Just Because Someone Wants Something, Does That Mean Doctors Should Do It?

by Wesley J. Smith
The cultural ethic of "choice ubber alles" is growing increasingly radical. We have seen previously, that a few bioethicists have advocated that doctors be permitted to cut off healthy limbs of people suffering from Body Identity Integrity Disorder (BIID), also known as "amputee wannabe." People with the mental illness want to have one or more limbs amputated in order to be authentically themselves. There's even a WEB site and an association seemingly dedicated to opening up the possibility of doctors cutting off healthy limbs of people obsessed with becoming amputees.

Now, doctors are suggesting that to avoid disease (or perhaps for other reasons), cloning and IVF procedures could be done so that a child had three biological parents.

From the story in the Sydney Morning Herald:
Controversial legislation due to be debated by politicians this week sets out ways to allow test-tube babies to be created from the biological material from three parents.

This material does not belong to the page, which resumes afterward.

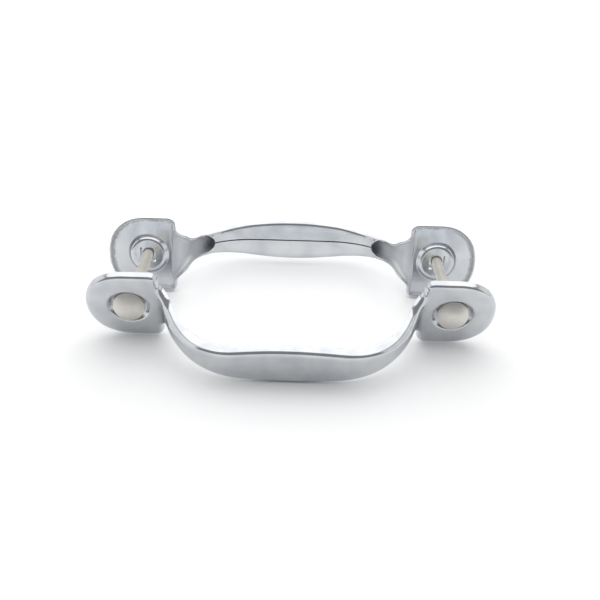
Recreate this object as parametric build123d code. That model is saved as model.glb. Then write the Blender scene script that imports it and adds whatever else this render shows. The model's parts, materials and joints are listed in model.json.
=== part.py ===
from build123d import *
from build123d.topology import SkipClean
from math import atan2, cos, pi, radians, sin, sqrt, tan
import os

# A back-to-back pair of pressed steel lift handles, held through a door by two carriage bolts.
# Millimetres. X runs along the handles, Z is up, and the front handle's grip points to -Y.
# Each handle is first made square in its own frame: Y is outward from the door, the outer face
# of its lugs is at Y 0, and the line through its two bolt holes is the X axis. Distances along
# the bow are measured on its outer face.

# --- sheet ---
SHEET = 1.2                  # thickness of the pressed steel

# --- bolts (M6), and what fits on and round them ---
BOLT_D = 5.9
BOLT_LENGTH = 75.0           # under the head
TIP_CHAMFER = 0.7
NECK_STEP = 0.25             # from the shank to the flats of the square neck
NECK_SQUARE = BOLT_D + 2 * NECK_STEP
NECK_SQUARE_LENGTH = 3.6
NECK_PLAY = 1.3              # each side of the square neck in its hole
SQUARE_HOLE = NECK_SQUARE + 2 * NECK_PLAY
HEAD_D = 16.5
HEAD_HEIGHT = 3.9
HEAD_EDGE = 0.7              # straight edge under the dome
NUT_ACROSS_FLATS = 10.0
NUT_HEIGHT = 5.0
NUT_CHAMFER = 0.45           # along the nut's axis at its corners
NUT_CHAMFER_IN = 0.8         # inward from its corners
NUT_PLAY = 0.05              # radial, for a plain bore that runs on a plain shank
WASHER_PLAY = 0.25           # radial
WASHER_MARGIN = 1.0          # washer's edge beyond the nut's flats
WASHER_D = NUT_ACROSS_FLATS + 2 * WASHER_MARGIN
WASHER_THICK = 1.6
SEAT_GAP = 0.03              # where a head, washer or nut bears

# --- lugs ---
HOLE_SPACING = 170.0         # between the two bolt holes
LUG_HEIGHT = 45.0
LUG_INNER = 16.5             # from the hole to the lug's inner edge
LUG_CORNER = 4.0             # radius of the two corners at the inner edge
RIM_DEPTH = 4.2              # outer face to the edge of the rim that meets the door
RIM_BEND = 2.3               # outer radius of the bend from the face to the rim
RECESS_DEPTH = 2.8           # pressed dish that takes the bolt head or the washer
RECESS_PLAY = 0.95           # round the bolt head, on the recess floor
RECESS_FLARE = 2.0           # how much wider the recess is at its mouth
RECESS_FLOOR_R = HEAD_D / 2 + RECESS_PLAY
RECESS_MOUTH_R = RECESS_FLOOR_R + RECESS_FLARE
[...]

The laws would allow an embryo to be created from the nucleus of one woman's egg, her partner's sperm and another woman's mitochondria, the material surrounding an egg's nucleus and which promotes cell growth. The Independent on Sunday said if the controversial legislation was approved, babies created using the cloning technique could be born within the next decade...

There is much to say about this. First, just because a couple wants a baby and can't have one without risking disease or to satisfy the desires of couples who both want to be the biological parents of offspring, but who could not otherwise be, doesn't mean doctors should engage in extreme manipulation of gametes in the creation of embryos to accommodate them. Our sense of entitlement in the West to have whatever we want based on our desires alone, seems to know no bounds.

Second, and more urgently: Perfecting and applying this technique would amount to unethical human experimentation--and not only at the nascent stages. We know there is a slight adverse affect to health outcomes in regular IVF procreation. And that merely involves sperm meeting egg. We know that SCNT-cloning leads to terrible problems in animals born from the technique. Who knows what the consequences might be to the born child by having been stitched together, as it were, from three parents? Or indeed, potentially to the health of the birth mother?

Back when IVF was being developed, some warned that it would lead us to believe that we not only have the right to a baby, but to manufacture and manipulate our offspring so that he or she is the baby we want. Those voices were not Luddite, they were prophetic.